Não é por acaso que cultivamos uma certa obsessão por diplomas, cargos e distinções formais. Adoramos premiar o ponto de chegada. E, no decorrer de nossa história, credenciais tornaram-se um atalho para o julgamento do mérito. Currículos impressionam mais do que contextos. Títulos acadêmicos falam mais alto do que trajetórias. Mas, no meio de tudo isso, ao focar unicamente nos resultados atingidos, ignoramos a distância percorrida e, sobretudo, de onde se partiu.
A régua da excelência mede com frieza o que é visível na superfície, mas falha ao captar o que está abaixo dela. Falha ao captar o fôlego arrancado de quem precisou correr contra o vento e o esforço desproporcional exigido de partir de lugares mais distantes. Falha ao não levar em consideração que dois indivíduos podem chegar à mesma posição, mas um deles talvez tenha vencido escolas de baixa qualidade, privações econômicas e um ambiente social hostil. E, além disso, falha ao não captar o desenvolvimento integral do ser humano, fazendo com que, não raramente, premiemos pessoas cheias de credenciais, mas apáticas e de difícil convivência.
Medir o mérito só pelo que foi alcançado é penalizar aqueles que, apesar de não ostentarem as mesmas credenciais, demonstraram competências equivalentes para chegar onde chegaram.

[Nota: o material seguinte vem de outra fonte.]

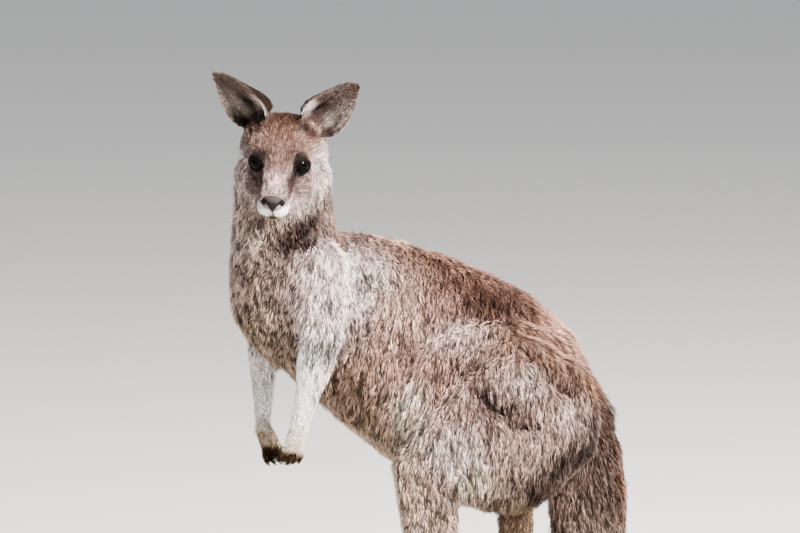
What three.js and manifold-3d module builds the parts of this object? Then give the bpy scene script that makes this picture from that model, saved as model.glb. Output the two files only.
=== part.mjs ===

É, também, ignorar que os recursos disponíveis ao longo da jornada moldam o desempenho final e, assim, as próprias credenciais obtidas.
Ao valorizar apenas os resultados atingidos, perpetua-se um modelo viesado de como premiar as conquistas dos membros de um país. O esforço e a capacidade de superar as desvantagens pelas quais as minorias são sistematicamente submetidas são ignorados. Suas difíceis trajetórias acabam sendo desvalorizadas porque suas experiências não se encaixam no modelo tradicional de sucesso.
Mesmo sendo resilientes, criativas e com forte capacidade de adaptação, elas geralmente não conseguem acumular todas as credenciais exigidas para entrar nos postos tradicionalmente reservados às elites. Ainda assim, elas costumam demonstrar um tipo muito raro de competência. Elas demonstram a habilidade de progredir apesar da escassez, de encontrar soluções com poucos recursos, de resistir e se reinventar em condições adversas.
Mas pense um pouco mais sobre isso... Pense que tais qualidades, que deveriam ser reconhecidas como sinais de excelência, acabam sendo ignoradas porque o modelo vigente de avaliação não quer medi-las. O modelo vigente de excelência valoriza quem nasceu com recursos, e não necessariamente quem se esforçou para ter um progresso substantivo.
Entretanto, se realmente quisermos induzir essa sociedade para novas bases de desenvolvimento, será necessário deslocar o foco das credenciais para as competências, do currículo para a jornada. A medida da excelência precisará ser recalibrada para mensurar não apenas onde se chegou, mas o quão longe se caminhou para se chegar até lá. A atual régua é reta demais para acompanhar os caminhos tortos que tantos precisaram percorrer.
Esta coluna é a terceira da série que tenho feito sobre os desafios enfrentados pelas minorias no processo de mobilidade social. Além disso, é uma homenagem à música "Clube da Esquina Nº2", interpretada por Milton Nascimento.